Stockende Mobilisierung
Deutlich mehr Mühe mit der Mobilisierung bekundet derweil Selenskyj. Seit Monaten stockt die Rekrutierung neuer Soldaten. Gemäss einer Umfrage des «Internationalen Kiewer Instituts für Soziologie» sprachen sich im Februar 2024 72 Prozent der ukrainischen Bevölkerung dafür aus, dass sich die Ukraine neben militärischen Aktionen auch um diplomatische Lösungen für den Krieg bemühen sollte. Im US-amerikanischen «Institute for the Study of War» war von Waffen- und Personalmangel auf ukrainischer Seite zu lesen, während die russischen Truppen ihre Offensive vorantrieben.
«Wir wissen, dass die Menschen erlahmen, und wir hören es von den regionalen Gouverneuren und von den Menschen selbst», meinte Selnskyjs Stabschef Andriy Yermak gegenüber der US-amerikanischen Tageszeitung Politico: Um Verstärkung für die Armee zu gewinnen, reise man durchs Land und sage zu den Leuten: «Dein Name wird in den Geschichtsbüchern stehen».
Kindersoldaten
Es scheint, als wäre dieses Versprechen nicht verlockend genug, um eine neue Welle motivierter Soldaten an die Front zu treiben. So hat die Ukraine jüngst die Einberufungskriterien für ihre Armee nochmals verschärft. Bis zum 15.November soll es keine Zurückstellungen mehr geben, bisherige Fälle sollen auf «Unabkömmlichkeit» überprüft werden. Ziel ist es, zwei Drittel der rund 1,5 Millionen Männer, die bisher vom Wehrdienst befreit waren, im Krieg einzusetzen. Als «unabkömmlich» gelten etwa Arbeiter:innen in der Rüstungsindustrie, Beamte der Staatsanwaltschaften oder Mitarbeitende bei den staatlichen Medien.
In dieser angespannten Situation werden auch die politischen Statements zur Mobilisierungsfrage zunehmend verrückt. Wie die linke Tageszeitung «Junge Welt» berichtete, verlangte Dmitro Kortschinskij, Chef der Rechtspartei «Bratstwo», das Einberufungsalter auf 14 Jahre zu senken. Diese seien «durchaus in der Lage, ein Sturmgewehr zu bedienen». Dabei berief sich Kortschinskij auf «fortschrittliche afrikanische Staaten», wo Kinder bereits ab zwölf Jahren rekrutiert würden.
Sterben für die gute Sache
Obwohl sich also die Lage in der Ukraine verschärft und immer verzweifelter rekrutiert wird, wächst in der Schweiz der Druck auf die ukrainischen Flüchtlinge. Ein im Mai erlassenes Mobilisierungsgesetz der Ukraine verlangt, die Registrierung aller wehrpflichtigen Männer bei der Armee – auch wenn sie die Ukraine bereits verlassen haben. Davon sind auch rund 11000 Ukrainer in der Schweiz betroffen.

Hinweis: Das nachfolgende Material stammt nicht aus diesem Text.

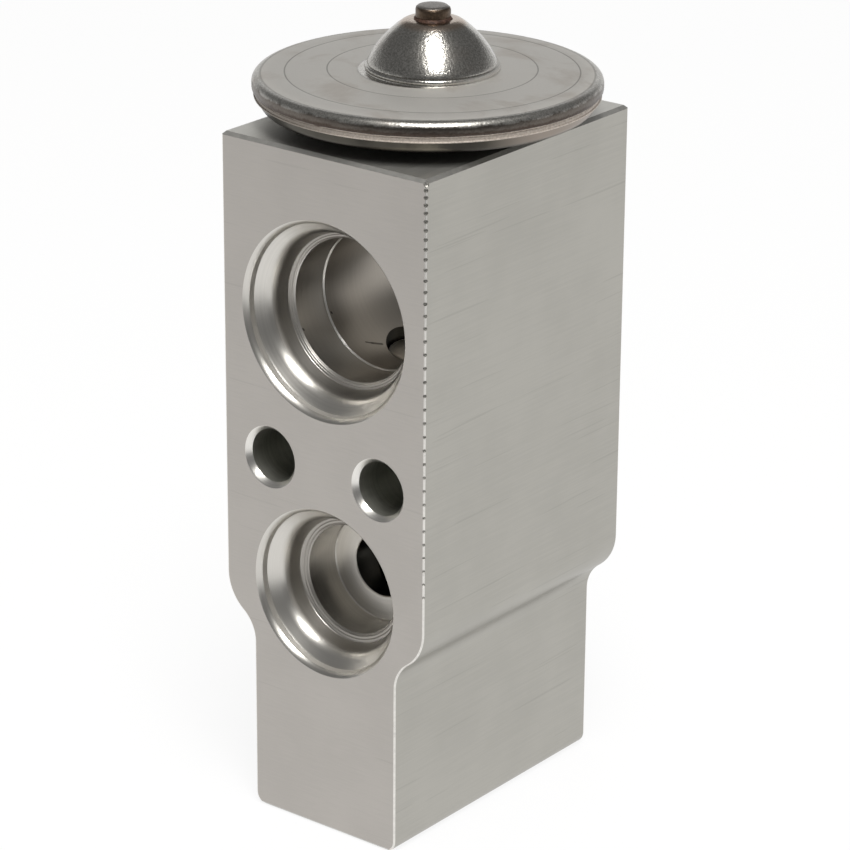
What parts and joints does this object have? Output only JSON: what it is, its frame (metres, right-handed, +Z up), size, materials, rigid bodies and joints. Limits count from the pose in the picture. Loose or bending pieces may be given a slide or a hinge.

Für jemanden wie SVP-Asylchef Pascal Schmid, der noch weiss, wofür zu sterben sich lohnt, ist die Sache einfach: Die Schweiz müsse der Ukraine helfen, diese Männer zurückzuholen. Er betont, dass der Schutzstatus S «für Schutzbedürftige gedacht» sei. Das seien nach seinem Verständnis «Frauen und Kinder aus Kriegsgebieten», und sicherlich keine «wehrpflichtigen und fahnenflüchtigen Männer», die «einfach verschwinden, damit sie ihren Militärdienst nicht leisten müssen».